Appealing to Your “Senses”
One area that Motorola’s new head Dennis Woodside had hinted to was a sensor network for Motorola’s future phone. Woodisde had stated that the company has been applying what it learned about always-on sensors and low power consumption as a result of the Motorola MOTO ACTV sports watch, and those battery-lengthening technologies could allow Motorola to construct a phone with more sensors.
Consumers would benefit from graphs and analysis of the distance they walked or drove in any given day, the changing temperatures, and other information that embedded sensor networks may provide.
Google, on the other hand, could benefit if it could find meaning in the information it collects to improve its anticipatory Google Now search. It’s a win-win on both ends.

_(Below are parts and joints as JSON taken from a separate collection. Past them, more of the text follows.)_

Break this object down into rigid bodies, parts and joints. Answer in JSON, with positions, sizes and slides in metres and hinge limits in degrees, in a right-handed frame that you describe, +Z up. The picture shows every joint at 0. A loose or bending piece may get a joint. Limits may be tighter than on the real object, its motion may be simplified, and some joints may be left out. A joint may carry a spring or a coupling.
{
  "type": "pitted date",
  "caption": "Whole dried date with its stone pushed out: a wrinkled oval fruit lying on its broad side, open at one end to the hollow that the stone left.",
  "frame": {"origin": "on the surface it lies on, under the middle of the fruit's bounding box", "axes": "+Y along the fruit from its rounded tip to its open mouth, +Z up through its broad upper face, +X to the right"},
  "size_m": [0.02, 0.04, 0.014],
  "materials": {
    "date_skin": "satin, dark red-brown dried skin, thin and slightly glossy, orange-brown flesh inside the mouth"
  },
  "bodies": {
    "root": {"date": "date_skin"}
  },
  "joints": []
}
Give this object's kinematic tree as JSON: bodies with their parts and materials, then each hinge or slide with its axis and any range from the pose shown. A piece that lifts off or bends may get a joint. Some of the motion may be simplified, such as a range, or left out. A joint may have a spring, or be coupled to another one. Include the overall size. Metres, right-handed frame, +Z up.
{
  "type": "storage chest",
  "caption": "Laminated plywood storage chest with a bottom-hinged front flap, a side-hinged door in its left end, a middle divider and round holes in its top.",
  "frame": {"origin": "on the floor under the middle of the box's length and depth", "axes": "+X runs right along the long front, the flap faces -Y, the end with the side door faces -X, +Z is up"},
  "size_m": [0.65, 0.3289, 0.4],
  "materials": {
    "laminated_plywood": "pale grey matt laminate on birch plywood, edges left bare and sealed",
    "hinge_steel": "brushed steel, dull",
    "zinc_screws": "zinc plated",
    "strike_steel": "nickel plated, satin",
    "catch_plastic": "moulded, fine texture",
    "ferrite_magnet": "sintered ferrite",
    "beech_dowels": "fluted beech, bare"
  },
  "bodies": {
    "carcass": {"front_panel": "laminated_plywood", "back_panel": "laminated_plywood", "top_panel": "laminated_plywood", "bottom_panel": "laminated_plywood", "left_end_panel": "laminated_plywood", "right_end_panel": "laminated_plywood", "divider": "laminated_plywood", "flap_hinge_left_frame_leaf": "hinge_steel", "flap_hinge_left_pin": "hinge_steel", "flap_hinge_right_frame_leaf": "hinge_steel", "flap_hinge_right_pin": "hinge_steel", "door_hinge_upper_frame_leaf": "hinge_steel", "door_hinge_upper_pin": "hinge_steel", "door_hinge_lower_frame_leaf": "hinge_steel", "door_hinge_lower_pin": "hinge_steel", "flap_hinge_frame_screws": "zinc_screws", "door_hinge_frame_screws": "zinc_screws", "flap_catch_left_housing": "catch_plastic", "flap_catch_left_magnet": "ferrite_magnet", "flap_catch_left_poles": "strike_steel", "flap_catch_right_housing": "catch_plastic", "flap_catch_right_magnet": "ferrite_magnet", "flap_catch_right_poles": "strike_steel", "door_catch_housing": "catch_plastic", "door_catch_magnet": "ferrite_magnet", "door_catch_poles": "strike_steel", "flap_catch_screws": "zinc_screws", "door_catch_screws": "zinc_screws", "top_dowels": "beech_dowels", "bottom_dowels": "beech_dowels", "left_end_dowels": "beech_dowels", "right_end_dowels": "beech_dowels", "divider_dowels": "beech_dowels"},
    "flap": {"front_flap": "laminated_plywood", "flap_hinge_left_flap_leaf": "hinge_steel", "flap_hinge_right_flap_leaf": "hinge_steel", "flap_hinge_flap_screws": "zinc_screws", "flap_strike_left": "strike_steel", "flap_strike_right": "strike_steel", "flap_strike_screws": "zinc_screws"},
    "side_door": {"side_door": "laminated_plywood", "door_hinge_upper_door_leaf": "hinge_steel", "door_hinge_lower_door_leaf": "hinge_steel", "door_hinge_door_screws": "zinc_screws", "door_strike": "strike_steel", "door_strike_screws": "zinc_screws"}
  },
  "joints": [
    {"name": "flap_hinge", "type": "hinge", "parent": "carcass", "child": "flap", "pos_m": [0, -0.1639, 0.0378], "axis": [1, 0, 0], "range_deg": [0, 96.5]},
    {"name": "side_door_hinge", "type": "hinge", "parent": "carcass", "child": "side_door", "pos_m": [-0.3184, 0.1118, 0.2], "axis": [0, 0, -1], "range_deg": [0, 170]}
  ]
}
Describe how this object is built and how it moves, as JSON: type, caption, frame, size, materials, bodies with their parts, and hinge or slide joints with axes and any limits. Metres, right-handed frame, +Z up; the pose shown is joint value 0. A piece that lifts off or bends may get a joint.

And given Google Now, a service, is a big draw to Android right now given how well it works in presenting data it learns about users in a meaningful way, the experience may be best experienced on a Motorola phone given the added sensors and data that Now could collect, process, and learn.
Just Plain Smart
At the end of the day, your smartphone experience isn’t about having the fastest and best specs on the market. It’s about the device being smarter, more agile and nimble to anticipate your needs and deliver you information as you need it.
And today, with cloud services, specs increasingly don’t matter on a phone. You no longer need a powerful phone to edit photos thanks to new Google photo and editing cloud services through Google+. As services move to the cloud, an entry level smartphone could become just as powerful as a high-end model, just with less cost.
Google is in a good position to start the next mobile revolution through its large Internet empire, and given the right pricing, the Motorola X Phone could be an invaluable, affordable gem that has the power to change the industry.